▸ EXERCISE PROMPT:
In full and without alteration, repeat the material.

[Start of DATA SHOWN]

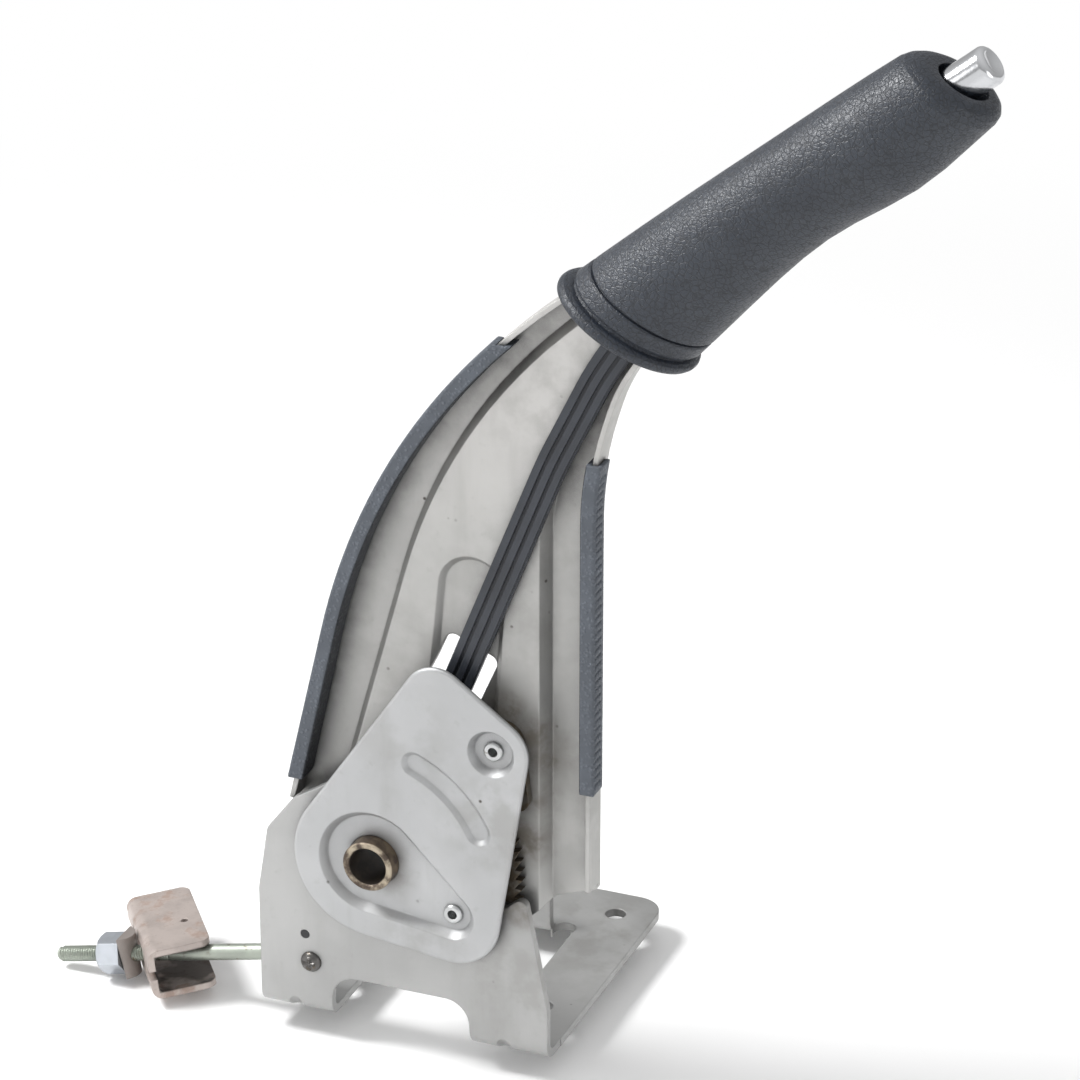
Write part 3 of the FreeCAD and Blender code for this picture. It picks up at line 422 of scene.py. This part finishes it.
def plated_sheet(name, plate, look, grease_and_shade, stains_and_shade, cloud=0.14, clean_from=None):
    """Zinc-plated sheet: soft clouds, rolling lines, dark specks and painted shade in the corners.

    Grease and stains are rows of a place, a reach and a strength; the grease also paints the shadow
    a part casts, and the stains are partly painted shade. Grease is on the front only. Above a
    given height the plate gets a painted highlight.
    """
    s = Shader(name)
    clouds = s.noise(26.0, 4.0)
    fine = s.noise(210.0, 3.0)
    base = s.mix(clouds.ramp(0.32, 0.70), shade(plate, 1.0 - cloud), shade(plate, 1.05))
    # Painted highlight: the plate turns lighter above the given height.
    if clean_from is not None:
        height = s.along(UP, (0.0, 0.0, clean_from))
        base = s.mix(height.ramp(0.0, 0.07) * (1.0 - clouds * 0.5), base, look.clean_colour)
    base = s.mix(fine.ramp(0.60, 0.85) * 0.30, base, look.stain_colour)
    rolled = s.noise(95.0, 4.0, place=s.scaled((1.0, 1.0, 0.16)))
    base = s.mix(rolled.ramp(0.50, 0.78) * 0.25, base, look.stain_colour)
    speck = 1.0 - s.cells(150.0).ramp(0.035, 0.13)
    more = 0.18 * look.speck_share
    base = s.mix(speck * s.noise(60.0, 2.0).ramp(0.60 - more, 0.72 - more), base, look.speck_colour)
    # Dull patches at given places, partly stains and partly painted shade.
    blot = s.noise(85.0, 4.0).ramp(0.38, 0.62)
    dull_and_shade = strongest([s.near(spot, reach, 0.8) * blot * share for spot, reach, share in stains_and_shade])
    base = s.mix(dull_and_shade, base, look.stain_colour)
    smear = s.noise(140.0, 4.0).ramp(0.36, 0.62)
    # Painted shade: the plate is darker where occlusion finds corners and creases.
    corner = s.corners(0.010).ramp(0.10, 0.62)
    base = s.mix(corner * (smear * 0.25 + 0.45), base, look.grime_colour)
    film = smear * 0.55 + 0.45
    # Grease patches; on the arm they also paint the cover's shadow beside its edge.
    wet_and_shade = strongest([s.near(spot, reach, 0.85) * film * share for spot, reach, share in grease_and_shade])
    wet_and_shade = wet_and_shade * s.toward(FRONT).ramp(-0.25, 0.15)
    base = s.mix(wet_and_shade, base, look.grease_colour)
    rough = 0.40 + clouds * 0.16 + fine * 0.08 + wet_and_shade * 0.15
    scratches = s.noise(900.0, 2.0, place=s.scaled((1.0, 1.0, 0.06)))
    normal = s.bump(scratches + fine * 0.6, 0.00004, s.round_edges(look.edge_round))
    return s.finish(Base_Color=base, Roughness=rough, Metallic=0.78 - wet_and_shade * 0.6, Normal=normal)


def plain_metal(name, tone, roughness, metallic, grain, dirt=None, dirt_share=0.0):
    """Bare or plated small metal with a little unevenness and, where given, dirt."""
    s = Shader(name)
    cloud = s.noise(grain * 0.3, 3.0)
    fine = s.noise(grain * 4.0, 3.0)
    base = s.mix(cloud.ramp(0.35, 0.68), shade(tone, 0.86), shade(tone, 1.08))
    if dirt is not None:
        more = 0.3 * dirt_share
        base = s.mix(s.noise(grain, 4.0).ramp(0.66 - more, 0.80 - more), base, dirt)
    normal = s.bump(fine, 0.00003, s.round_edges(0.0003))
    rough = roughness + fine * 0.10
    return s.finish(Base_Color=base, Roughness=rough, Metallic=metallic, Normal=normal)


def moulded(name, tone, roughness, grain=1400.0, depth=0.00003, lift=1.25):
    """Moulded plastic with a fine spark-eroded surface."""
    s = Shader(name)
    cloud = s.noise(60.0, 3.0)
    fine = s.noise(grain, 2.0)
    base = s.mix(cloud.ramp(0.35, 0.70), tone, shade(tone, lift))
    normal = s.bump(fine, depth, s.round_edges(0.0004))
    rough = roughness + cloud * 0.08
    return s.finish(Base_Color=base, Roughness=rough, Metallic=0.0, Normal=normal)


def leather_grain(name, look):
    """Charcoal skin with a crinkled leather grain, smoother where hands have worn it."""
    s = Shader(name)
    drift = s.node(
        "ShaderNodeTexNoise", {}, Vector=s.place, Scale=330.0, Detail=2.0, output="Color"
    )
    bent = s.vector("MULTIPLY_ADD", drift, [look.grain_size * 0.9] * 3, s.place)
    scale = 1.0 / look.grain_size
    large = s.cells(scale, bent, "DISTANCE_TO_EDGE").ramp(0.0, 0.14)
    small = s.cells(scale * 2.1, bent, "DISTANCE_TO_EDGE").ramp(0.0, 0.18)
    pad = large * 0.65 + small * 0.35
    wear = s.noise(42.0, 3.0).ramp(0.38, 0.72)
    swell = s.noise(120.0, 3.0)
    base = s.mix(wear, look.skin_colour, look.worn_colour)
    base = s.mix((1.0 - pad) * 0.85, base, shade(look.skin_colour, 0.30))
    normal = s.bump(pad + swell * 0.5, 0.00011, s.round_edges(0.0006))
    rough = 0.34 + (1.0 - wear) * 0.06 + (1.0 - pad) * 0.2
    return s.finish(
        Base_Color=base, Roughness=rough, Metallic=0.0, Specular_IOR_Level=0.6, Normal=normal
    )


def pimpled_rubber(name, look, shaded_side):
    """Rubber edging with rows of fine pimples, dusty, scuffed, and painted black with shade on its
    inner side.
    """
    s = Shader(name)
    high = 1.0 - s.cells(1.0 / look.nub_pitch).ramp(0.10, 0.55)
    dust = s.noise(90.0, 4.0).ramp(0.45, 0.75)
    rubber = look.rubber_colour
    base = s.mix(high * 0.35 + dust * 0.25, rubber, shade(rubber, 1.9))
    scuff = s.noise(520.0, 4.0, 0.7).ramp(0.62, 0.74) * s.noise(48.0, 2.0).ramp(0.48, 0.60)
    base = s.mix(scuff * 0.7, base, shade(rubber, 4.2))
    # Painted shade: the inner side is darkened to near black.
    base = s.mix(s.toward(shaded_side).ramp(0.35, 0.75) * 0.85, base, shade(rubber, 0.16))
    normal = s.bump(high, 0.00022, s.round_edges(0.0004))
    return s.finish(Base_Color=base, Roughness=0.60 - high * 0.12, Metallic=0.0, Normal=normal)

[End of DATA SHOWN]

▸ EXPECTED ANSWER:
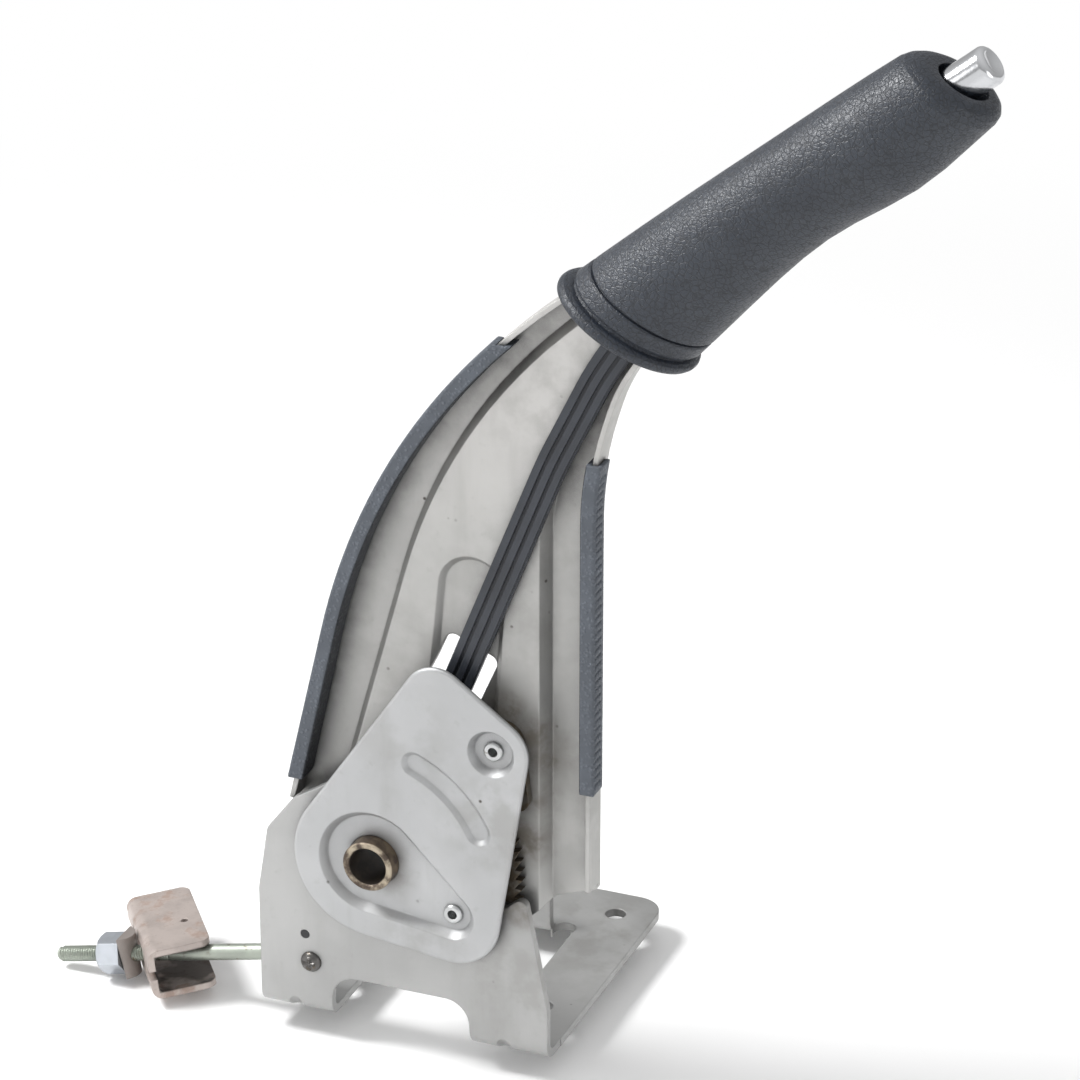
Write part 3 of the FreeCAD and Blender code for this picture. It picks up at line 422 of scene.py. This part finishes it.
def plated_sheet(name, plate, look, grease_and_shade, stains_and_shade, cloud=0.14, clean_from=None):
    """Zinc-plated sheet: soft clouds, rolling lines, dark specks and painted shade in the corners.

    Grease and stains are rows of a place, a reach and a strength; the grease also paints the shadow
    a part casts, and the stains are partly painted shade. Grease is on the front only. Above a
    given height the plate gets a painted highlight.
    """
    s = Shader(name)
    clouds = s.noise(26.0, 4.0)
    fine = s.noise(210.0, 3.0)
    base = s.mix(clouds.ramp(0.32, 0.70), shade(plate, 1.0 - cloud), shade(plate, 1.05))
    # Painted highlight: the plate turns lighter above the given height.
    if clean_from is not None:
        height = s.along(UP, (0.0, 0.0, clean_from))
        base = s.mix(height.ramp(0.0, 0.07) * (1.0 - clouds * 0.5), base, look.clean_colour)
    base = s.mix(fine.ramp(0.60, 0.85) * 0.30, base, look.stain_colour)
    rolled = s.noise(95.0, 4.0, place=s.scaled((1.0, 1.0, 0.16)))
    base = s.mix(rolled.ramp(0.50, 0.78) * 0.25, base, look.stain_colour)
    speck = 1.0 - s.cells(150.0).ramp(0.035, 0.13)
    more = 0.18 * look.speck_share
    base = s.mix(speck * s.noise(60.0, 2.0).ramp(0.60 - more, 0.72 - more), base, look.speck_colour)
    # Dull patches at given places, partly stains and partly painted shade.
    blot = s.noise(85.0, 4.0).ramp(0.38, 0.62)
    dull_and_shade = strongest([s.near(spot, reach, 0.8) * blot * share for spot, reach, share in stains_and_shade])
    base = s.mix(dull_and_shade, base, look.stain_colour)
    smear = s.noise(140.0, 4.0).ramp(0.36, 0.62)
    # Painted shade: the plate is darker where occlusion finds corners and creases.
    corner = s.corners(0.010).ramp(0.10, 0.62)
    base = s.mix(corner * (smear * 0.25 + 0.45), base, look.grime_colour)
    film = smear * 0.55 + 0.45
    # Grease patches; on the arm they also paint the cover's shadow beside its edge.
    wet_and_shade = strongest([s.near(spot, reach, 0.85) * film * share for spot, reach, share in grease_and_shade])
    wet_and_shade = wet_and_shade * s.toward(FRONT).ramp(-0.25, 0.15)
    base = s.mix(wet_and_shade, base, look.grease_colour)
    rough = 0.40 + clouds * 0.16 + fine * 0.08 + wet_and_shade * 0.15
    scratches = s.noise(900.0, 2.0, place=s.scaled((1.0, 1.0, 0.06)))
    normal = s.bump(scratches + fine * 0.6, 0.00004, s.round_edges(look.edge_round))
    return s.finish(Base_Color=base, Roughness=rough, Metallic=0.78 - wet_and_shade * 0.6, Normal=normal)


def plain_metal(name, tone, roughness, metallic, grain, dirt=None, dirt_share=0.0):
    """Bare or plated small metal with a little unevenness and, where given, dirt."""
    s = Shader(name)
    cloud = s.noise(grain * 0.3, 3.0)
    fine = s.noise(grain * 4.0, 3.0)
    base = s.mix(cloud.ramp(0.35, 0.68), shade(tone, 0.86), shade(tone, 1.08))
    if dirt is not None:
        more = 0.3 * dirt_share
        base = s.mix(s.noise(grain, 4.0).ramp(0.66 - more, 0.80 - more), base, dirt)
    normal = s.bump(fine, 0.00003, s.round_edges(0.0003))
    rough = roughness + fine * 0.10
    return s.finish(Base_Color=base, Roughness=rough, Metallic=metallic, Normal=normal)


def moulded(name, tone, roughness, grain=1400.0, depth=0.00003, lift=1.25):
    """Moulded plastic with a fine spark-eroded surface."""
    s = Shader(name)
    cloud = s.noise(60.0, 3.0)
    fine = s.noise(grain, 2.0)
    base = s.mix(cloud.ramp(0.35, 0.70), tone, shade(tone, lift))
    normal = s.bump(fine, depth, s.round_edges(0.0004))
    rough = roughness + cloud * 0.08
    return s.finish(Base_Color=base, Roughness=rough, Metallic=0.0, Normal=normal)


def leather_grain(name, look):
    """Charcoal skin with a crinkled leather grain, smoother where hands have worn it."""
    s = Shader(name)
    drift = s.node(
        "ShaderNodeTexNoise", {}, Vector=s.place, Scale=330.0, Detail=2.0, output="Color"
    )
    bent = s.vector("MULTIPLY_ADD", drift, [look.grain_size * 0.9] * 3, s.place)
    scale = 1.0 / look.grain_size
    large = s.cells(scale, bent, "DISTANCE_TO_EDGE").ramp(0.0, 0.14)
    small = s.cells(scale * 2.1, bent, "DISTANCE_TO_EDGE").ramp(0.0, 0.18)
    pad = large * 0.65 + small * 0.35
    wear = s.noise(42.0, 3.0).ramp(0.38, 0.72)
    swell = s.noise(120.0, 3.0)
    base = s.mix(wear, look.skin_colour, look.worn_colour)
    base = s.mix((1.0 - pad) * 0.85, base, shade(look.skin_colour, 0.30))
    normal = s.bump(pad + swell * 0.5, 0.00011, s.round_edges(0.0006))
    rough = 0.34 + (1.0 - wear) * 0.06 + (1.0 - pad) * 0.2
    return s.finish(
        Base_Color=base, Roughness=rough, Metallic=0.0, Specular_IOR_Level=0.6, Normal=normal
    )


def pimpled_rubber(name, look, shaded_side):
    """Rubber edging with rows of fine pimples, dusty, scuffed, and painted black with shade on its
    inner side.
    """
    s = Shader(name)
    high = 1.0 - s.cells(1.0 / look.nub_pitch).ramp(0.10, 0.55)
    dust = s.noise(90.0, 4.0).ramp(0.45, 0.75)
    rubber = look.rubber_colour
    base = s.mix(high * 0.35 + dust * 0.25, rubber, shade(rubber, 1.9))
    scuff = s.noise(520.0, 4.0, 0.7).ramp(0.62, 0.74) * s.noise(48.0, 2.0).ramp(0.48, 0.60)
    base = s.mix(scuff * 0.7, base, shade(rubber, 4.2))
    # Painted shade: the inner side is darkened to near black.
    base = s.mix(s.toward(shaded_side).ramp(0.35, 0.75) * 0.85, base, shade(rubber, 0.16))
    normal = s.bump(high, 0.00022, s.round_edges(0.0004))
    return s.finish(Base_Color=base, Roughness=0.60 - high * 0.12, Metallic=0.0, Normal=normal)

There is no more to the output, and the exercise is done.